Value the team’s time: Make sure that communications happen in multiple ways that best meet the needs and style of the team members. In particular, limit meetings to those that are necessary, and make sure the time is used effectively through meeting best practices, e.g., give sufficient notice before calling or cancelling a meeting, having an agenda in advance that allows participants to add to it, agree on meeting rules, etc.
Recognizing the value of RSEs and their work: This can be done through a combination of top-down and bottom-up activities. Top-down examples include creation of departments and positions (with appropriate titles).

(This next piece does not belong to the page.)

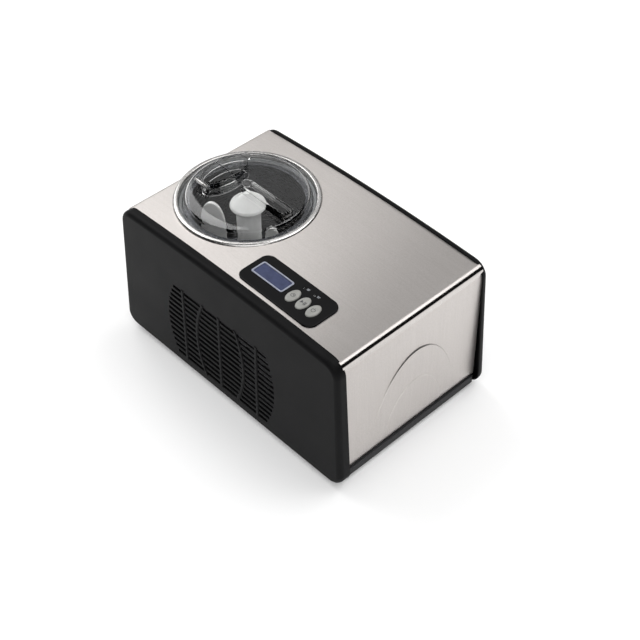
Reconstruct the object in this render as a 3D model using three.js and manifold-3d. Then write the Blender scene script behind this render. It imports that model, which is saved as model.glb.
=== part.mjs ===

Bottom-up examples include acceptance/roles on teams, teams value of reproducibility and sustainability in their code base, advancing processes for recognition (DOIs, awards), etc.
Valuing and enabling learning: Researchers are continually reinforcing and learning the skills and values of their profession. Likewise, improving team performance is a long-term project that builds on current practices. When extrinsic motivations (e.g., employee evaluations) are not aligned with intrinsic motivations (e.g., a desire for better team communication), teams are unlikely to make changes. Despite such obstacles, there are also times when learning would be best facilitated, such as when a new member is joining the team. Applying insights from psychology might help us identify those opportunities where introducing new practices can yield the greatest return. Taking such an approach would mean not only teaching best practices, but doing so under the most favorable circumstances.
Day 3 discussions at the Collegeville 2021 Workshop represent the input of a diverse and experienced group of scientific software developers and leaders, and their colleagues from the social and cognitive sciences. We hope that the challenges summarized in this blog resonate with the reader and help the scientific software community when prioritizing efforts to improve the quality and impact of software in the pursuit of scientific discovery.